• **INPUT RECORDS**:
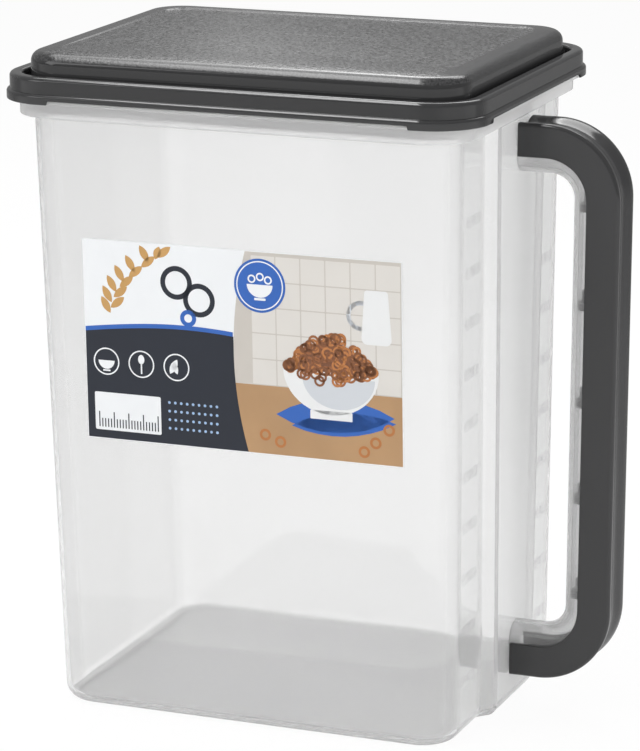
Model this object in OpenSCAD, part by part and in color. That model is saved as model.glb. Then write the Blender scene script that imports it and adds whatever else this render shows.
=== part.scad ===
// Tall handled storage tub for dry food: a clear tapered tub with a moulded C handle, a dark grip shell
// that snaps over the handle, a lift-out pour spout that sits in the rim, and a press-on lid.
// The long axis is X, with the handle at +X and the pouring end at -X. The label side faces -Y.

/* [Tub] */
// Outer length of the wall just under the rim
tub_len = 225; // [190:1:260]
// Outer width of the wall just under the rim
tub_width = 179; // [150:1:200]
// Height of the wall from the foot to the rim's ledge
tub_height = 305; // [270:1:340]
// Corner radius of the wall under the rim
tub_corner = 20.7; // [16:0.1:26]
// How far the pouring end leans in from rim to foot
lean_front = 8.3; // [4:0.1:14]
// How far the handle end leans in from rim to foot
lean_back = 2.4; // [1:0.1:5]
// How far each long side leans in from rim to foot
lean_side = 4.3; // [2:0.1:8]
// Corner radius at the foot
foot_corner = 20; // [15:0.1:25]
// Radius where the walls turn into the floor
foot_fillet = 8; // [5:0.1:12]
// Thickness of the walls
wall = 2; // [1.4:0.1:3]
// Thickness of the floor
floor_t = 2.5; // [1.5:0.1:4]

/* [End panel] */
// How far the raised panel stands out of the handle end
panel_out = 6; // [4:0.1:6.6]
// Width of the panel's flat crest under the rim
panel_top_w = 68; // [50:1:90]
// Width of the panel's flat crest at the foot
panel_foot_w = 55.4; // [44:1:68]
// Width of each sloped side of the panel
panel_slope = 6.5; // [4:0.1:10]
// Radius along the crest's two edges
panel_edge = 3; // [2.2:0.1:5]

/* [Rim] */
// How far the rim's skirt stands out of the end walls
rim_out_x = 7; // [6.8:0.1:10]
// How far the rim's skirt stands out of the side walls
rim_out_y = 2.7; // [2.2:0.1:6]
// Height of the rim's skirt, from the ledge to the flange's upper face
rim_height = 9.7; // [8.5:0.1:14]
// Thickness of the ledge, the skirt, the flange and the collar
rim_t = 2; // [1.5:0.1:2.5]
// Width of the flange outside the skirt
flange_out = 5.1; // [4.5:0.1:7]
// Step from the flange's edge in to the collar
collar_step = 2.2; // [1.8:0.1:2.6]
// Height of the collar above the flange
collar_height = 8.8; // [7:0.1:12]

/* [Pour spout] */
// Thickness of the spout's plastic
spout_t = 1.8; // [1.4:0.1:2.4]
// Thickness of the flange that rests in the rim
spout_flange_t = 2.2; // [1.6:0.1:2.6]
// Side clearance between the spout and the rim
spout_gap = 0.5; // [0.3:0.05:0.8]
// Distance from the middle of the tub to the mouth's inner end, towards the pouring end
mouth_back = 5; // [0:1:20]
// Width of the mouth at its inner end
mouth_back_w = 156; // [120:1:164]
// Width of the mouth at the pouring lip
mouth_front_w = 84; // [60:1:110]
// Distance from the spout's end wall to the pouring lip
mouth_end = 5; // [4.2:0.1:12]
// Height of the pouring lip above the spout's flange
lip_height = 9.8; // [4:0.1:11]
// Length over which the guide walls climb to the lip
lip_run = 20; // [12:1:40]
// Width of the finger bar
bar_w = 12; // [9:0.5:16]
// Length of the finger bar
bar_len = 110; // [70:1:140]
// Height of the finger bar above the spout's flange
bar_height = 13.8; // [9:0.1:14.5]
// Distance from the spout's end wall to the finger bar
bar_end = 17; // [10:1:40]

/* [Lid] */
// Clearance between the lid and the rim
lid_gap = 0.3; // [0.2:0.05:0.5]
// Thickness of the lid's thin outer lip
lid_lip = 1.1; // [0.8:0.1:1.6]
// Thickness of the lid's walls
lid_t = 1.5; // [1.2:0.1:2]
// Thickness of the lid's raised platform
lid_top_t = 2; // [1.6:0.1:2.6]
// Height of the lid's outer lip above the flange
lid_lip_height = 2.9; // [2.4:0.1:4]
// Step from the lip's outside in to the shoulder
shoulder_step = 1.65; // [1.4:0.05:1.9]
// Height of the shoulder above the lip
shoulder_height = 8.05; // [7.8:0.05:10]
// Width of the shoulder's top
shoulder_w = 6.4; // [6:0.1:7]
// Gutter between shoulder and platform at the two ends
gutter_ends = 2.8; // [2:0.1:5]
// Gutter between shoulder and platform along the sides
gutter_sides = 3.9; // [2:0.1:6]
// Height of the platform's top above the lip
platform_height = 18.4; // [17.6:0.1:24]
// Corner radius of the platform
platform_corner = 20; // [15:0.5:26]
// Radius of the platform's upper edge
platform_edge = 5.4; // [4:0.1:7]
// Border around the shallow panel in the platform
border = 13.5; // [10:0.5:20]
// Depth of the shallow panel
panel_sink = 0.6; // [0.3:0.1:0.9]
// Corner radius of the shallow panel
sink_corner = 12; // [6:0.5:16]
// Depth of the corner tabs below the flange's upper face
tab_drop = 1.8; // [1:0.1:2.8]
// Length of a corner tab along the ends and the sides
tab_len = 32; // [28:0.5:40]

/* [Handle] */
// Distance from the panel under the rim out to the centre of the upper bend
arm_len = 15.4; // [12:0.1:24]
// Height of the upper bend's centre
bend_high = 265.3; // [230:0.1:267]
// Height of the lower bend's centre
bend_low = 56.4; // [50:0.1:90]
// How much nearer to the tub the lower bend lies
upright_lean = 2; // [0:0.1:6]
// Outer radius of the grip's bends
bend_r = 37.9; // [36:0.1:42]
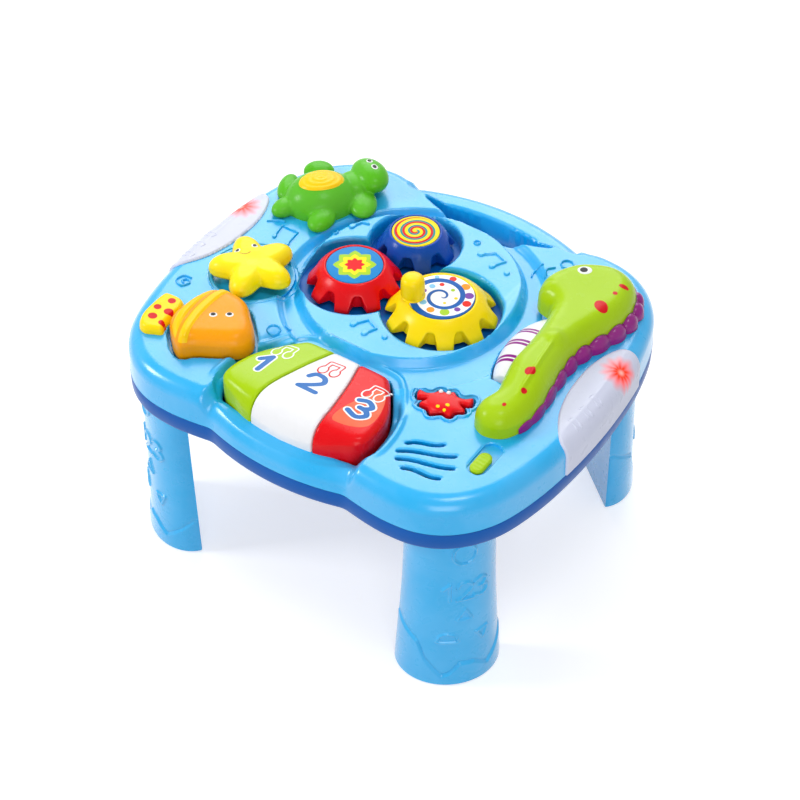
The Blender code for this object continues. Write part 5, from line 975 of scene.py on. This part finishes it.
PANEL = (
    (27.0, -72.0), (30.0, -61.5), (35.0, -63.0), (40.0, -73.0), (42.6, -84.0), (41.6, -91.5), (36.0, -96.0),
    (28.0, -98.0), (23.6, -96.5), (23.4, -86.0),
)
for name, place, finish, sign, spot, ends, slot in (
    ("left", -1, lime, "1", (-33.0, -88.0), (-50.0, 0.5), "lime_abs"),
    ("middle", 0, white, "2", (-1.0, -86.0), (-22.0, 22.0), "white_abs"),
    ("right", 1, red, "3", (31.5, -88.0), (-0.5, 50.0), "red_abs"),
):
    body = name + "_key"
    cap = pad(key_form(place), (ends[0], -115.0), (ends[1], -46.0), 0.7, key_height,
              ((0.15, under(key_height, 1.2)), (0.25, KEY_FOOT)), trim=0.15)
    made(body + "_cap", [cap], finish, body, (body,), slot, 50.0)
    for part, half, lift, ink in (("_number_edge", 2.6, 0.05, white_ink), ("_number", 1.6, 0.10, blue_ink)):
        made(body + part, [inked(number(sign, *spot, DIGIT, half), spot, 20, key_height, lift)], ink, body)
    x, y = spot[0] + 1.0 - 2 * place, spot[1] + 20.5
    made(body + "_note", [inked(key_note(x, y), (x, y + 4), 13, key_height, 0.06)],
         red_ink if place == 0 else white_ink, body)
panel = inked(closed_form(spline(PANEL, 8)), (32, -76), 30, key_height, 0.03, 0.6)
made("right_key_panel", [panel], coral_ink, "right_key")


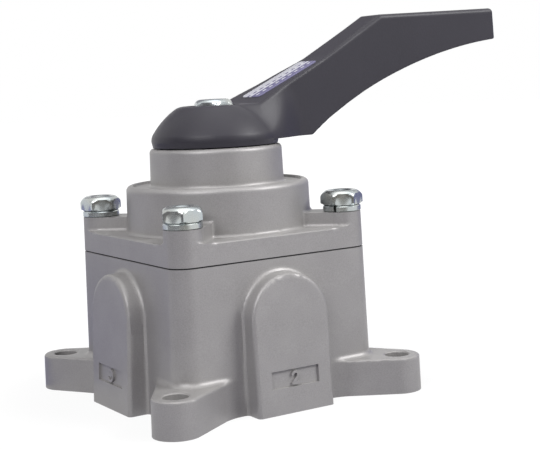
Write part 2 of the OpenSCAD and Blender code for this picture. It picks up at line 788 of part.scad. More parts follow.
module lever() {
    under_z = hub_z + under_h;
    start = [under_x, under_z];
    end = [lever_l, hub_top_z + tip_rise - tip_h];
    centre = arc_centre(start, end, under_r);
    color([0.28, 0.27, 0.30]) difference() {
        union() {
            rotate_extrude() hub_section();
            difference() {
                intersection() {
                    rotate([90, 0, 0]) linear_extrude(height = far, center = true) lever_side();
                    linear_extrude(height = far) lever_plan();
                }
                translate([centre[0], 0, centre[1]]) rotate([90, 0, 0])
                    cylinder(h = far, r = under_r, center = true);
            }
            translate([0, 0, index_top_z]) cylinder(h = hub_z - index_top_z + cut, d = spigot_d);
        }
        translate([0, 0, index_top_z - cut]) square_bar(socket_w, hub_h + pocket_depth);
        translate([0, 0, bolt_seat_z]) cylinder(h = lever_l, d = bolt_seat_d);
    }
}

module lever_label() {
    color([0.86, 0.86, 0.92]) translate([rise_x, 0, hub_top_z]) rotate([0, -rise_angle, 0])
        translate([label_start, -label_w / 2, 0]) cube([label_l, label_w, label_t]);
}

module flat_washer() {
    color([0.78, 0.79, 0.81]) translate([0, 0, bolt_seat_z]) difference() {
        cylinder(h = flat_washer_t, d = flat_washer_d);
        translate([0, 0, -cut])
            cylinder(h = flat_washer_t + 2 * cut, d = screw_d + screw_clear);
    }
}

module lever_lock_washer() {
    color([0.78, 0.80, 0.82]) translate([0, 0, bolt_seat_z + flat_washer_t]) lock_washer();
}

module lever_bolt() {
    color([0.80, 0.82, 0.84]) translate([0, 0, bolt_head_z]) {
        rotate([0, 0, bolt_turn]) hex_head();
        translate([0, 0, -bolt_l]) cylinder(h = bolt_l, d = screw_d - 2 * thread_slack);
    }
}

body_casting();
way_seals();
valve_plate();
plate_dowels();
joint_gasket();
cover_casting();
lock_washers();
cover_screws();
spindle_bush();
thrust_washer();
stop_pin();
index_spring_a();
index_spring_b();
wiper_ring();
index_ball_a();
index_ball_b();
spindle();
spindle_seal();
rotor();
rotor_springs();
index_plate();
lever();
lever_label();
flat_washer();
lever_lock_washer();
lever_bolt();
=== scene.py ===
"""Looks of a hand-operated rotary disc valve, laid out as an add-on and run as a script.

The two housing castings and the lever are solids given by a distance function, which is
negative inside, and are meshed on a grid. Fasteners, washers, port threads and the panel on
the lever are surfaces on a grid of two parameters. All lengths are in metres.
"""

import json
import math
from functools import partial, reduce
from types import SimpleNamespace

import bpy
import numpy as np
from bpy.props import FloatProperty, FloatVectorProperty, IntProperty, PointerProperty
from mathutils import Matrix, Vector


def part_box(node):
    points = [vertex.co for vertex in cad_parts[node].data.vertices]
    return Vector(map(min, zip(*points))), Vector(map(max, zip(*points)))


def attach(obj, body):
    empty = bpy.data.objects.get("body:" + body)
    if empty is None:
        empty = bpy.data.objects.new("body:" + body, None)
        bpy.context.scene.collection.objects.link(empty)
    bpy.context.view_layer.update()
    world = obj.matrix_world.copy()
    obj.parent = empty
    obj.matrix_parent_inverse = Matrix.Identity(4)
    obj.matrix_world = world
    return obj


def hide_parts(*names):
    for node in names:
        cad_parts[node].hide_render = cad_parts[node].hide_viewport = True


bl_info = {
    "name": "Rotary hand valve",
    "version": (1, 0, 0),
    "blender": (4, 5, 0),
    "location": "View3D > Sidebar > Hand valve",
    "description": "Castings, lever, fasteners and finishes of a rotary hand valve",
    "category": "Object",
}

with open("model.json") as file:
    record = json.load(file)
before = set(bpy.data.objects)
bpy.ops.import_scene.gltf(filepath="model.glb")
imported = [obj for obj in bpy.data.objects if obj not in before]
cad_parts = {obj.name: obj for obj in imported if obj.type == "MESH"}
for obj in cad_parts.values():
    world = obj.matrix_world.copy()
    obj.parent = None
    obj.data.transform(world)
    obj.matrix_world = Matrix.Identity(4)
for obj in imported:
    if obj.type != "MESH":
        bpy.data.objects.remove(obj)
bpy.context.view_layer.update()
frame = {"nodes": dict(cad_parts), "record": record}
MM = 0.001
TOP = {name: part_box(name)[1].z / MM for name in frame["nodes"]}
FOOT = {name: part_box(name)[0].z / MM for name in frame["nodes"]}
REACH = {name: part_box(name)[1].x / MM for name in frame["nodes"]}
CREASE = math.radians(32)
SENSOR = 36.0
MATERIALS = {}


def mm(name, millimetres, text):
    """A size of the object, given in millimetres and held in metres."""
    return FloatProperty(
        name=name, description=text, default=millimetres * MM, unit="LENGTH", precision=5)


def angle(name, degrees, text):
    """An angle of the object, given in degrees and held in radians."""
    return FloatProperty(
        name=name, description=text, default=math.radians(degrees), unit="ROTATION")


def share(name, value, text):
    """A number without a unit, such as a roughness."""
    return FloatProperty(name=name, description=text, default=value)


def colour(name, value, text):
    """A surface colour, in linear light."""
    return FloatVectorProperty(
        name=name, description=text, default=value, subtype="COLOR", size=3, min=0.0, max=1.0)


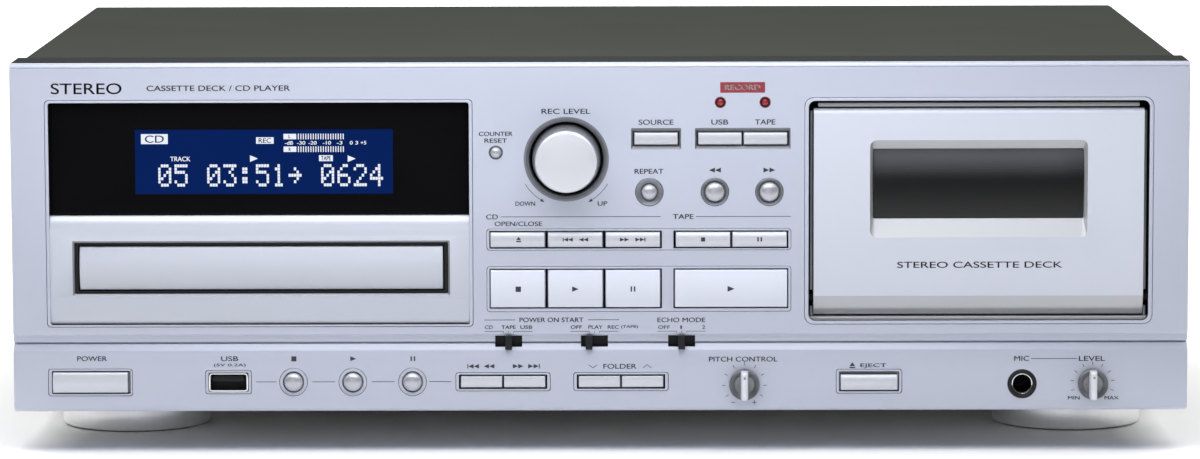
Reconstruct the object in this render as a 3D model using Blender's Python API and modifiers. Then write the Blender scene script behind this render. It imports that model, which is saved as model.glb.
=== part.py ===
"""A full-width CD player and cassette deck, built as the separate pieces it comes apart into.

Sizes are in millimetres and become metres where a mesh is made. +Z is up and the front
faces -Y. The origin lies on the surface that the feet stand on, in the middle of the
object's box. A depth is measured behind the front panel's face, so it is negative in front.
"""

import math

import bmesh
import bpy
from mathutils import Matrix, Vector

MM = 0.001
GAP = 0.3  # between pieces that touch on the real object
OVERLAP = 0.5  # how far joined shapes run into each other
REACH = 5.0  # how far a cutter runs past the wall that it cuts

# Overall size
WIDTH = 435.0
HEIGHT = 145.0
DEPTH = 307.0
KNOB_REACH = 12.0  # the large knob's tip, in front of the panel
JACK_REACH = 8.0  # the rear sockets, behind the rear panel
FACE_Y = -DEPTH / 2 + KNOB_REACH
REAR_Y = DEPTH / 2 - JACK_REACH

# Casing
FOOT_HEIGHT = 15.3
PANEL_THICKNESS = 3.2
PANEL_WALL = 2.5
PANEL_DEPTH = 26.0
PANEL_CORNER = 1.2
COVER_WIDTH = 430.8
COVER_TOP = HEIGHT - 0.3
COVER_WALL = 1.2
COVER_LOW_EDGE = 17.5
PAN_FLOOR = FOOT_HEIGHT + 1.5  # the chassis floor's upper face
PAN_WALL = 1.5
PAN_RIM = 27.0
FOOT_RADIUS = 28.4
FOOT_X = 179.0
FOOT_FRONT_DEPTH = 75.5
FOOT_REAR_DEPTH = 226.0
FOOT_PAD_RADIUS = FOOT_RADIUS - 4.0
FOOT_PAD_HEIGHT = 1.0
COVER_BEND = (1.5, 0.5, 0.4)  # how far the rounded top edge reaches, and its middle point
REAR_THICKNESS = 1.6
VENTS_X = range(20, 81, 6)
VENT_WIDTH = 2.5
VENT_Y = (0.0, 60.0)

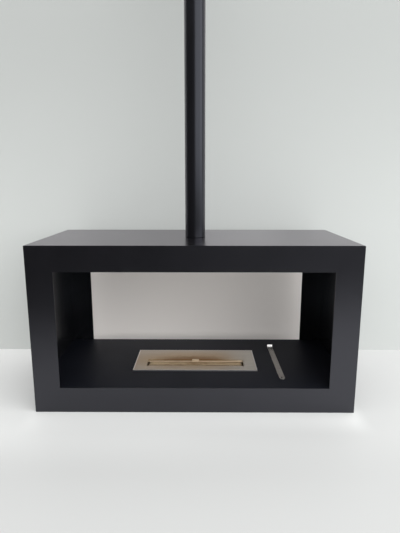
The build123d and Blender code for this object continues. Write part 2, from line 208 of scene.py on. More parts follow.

• **TASK BRIEF**: Return only the stretch of the material above from the line holding "bpy.context.scene.collection.objects.link(empty)" through the line holding "for node in", copied exactly.

• **REPLY**:
        bpy.context.scene.collection.objects.link(empty)
    bpy.context.view_layer.update()
    world = obj.matrix_world.copy()
    obj.parent = empty
    obj.matrix_parent_inverse = Matrix.Identity(4)
    obj.matrix_world = world
    return obj


def hide_parts(*names):
    for node in names:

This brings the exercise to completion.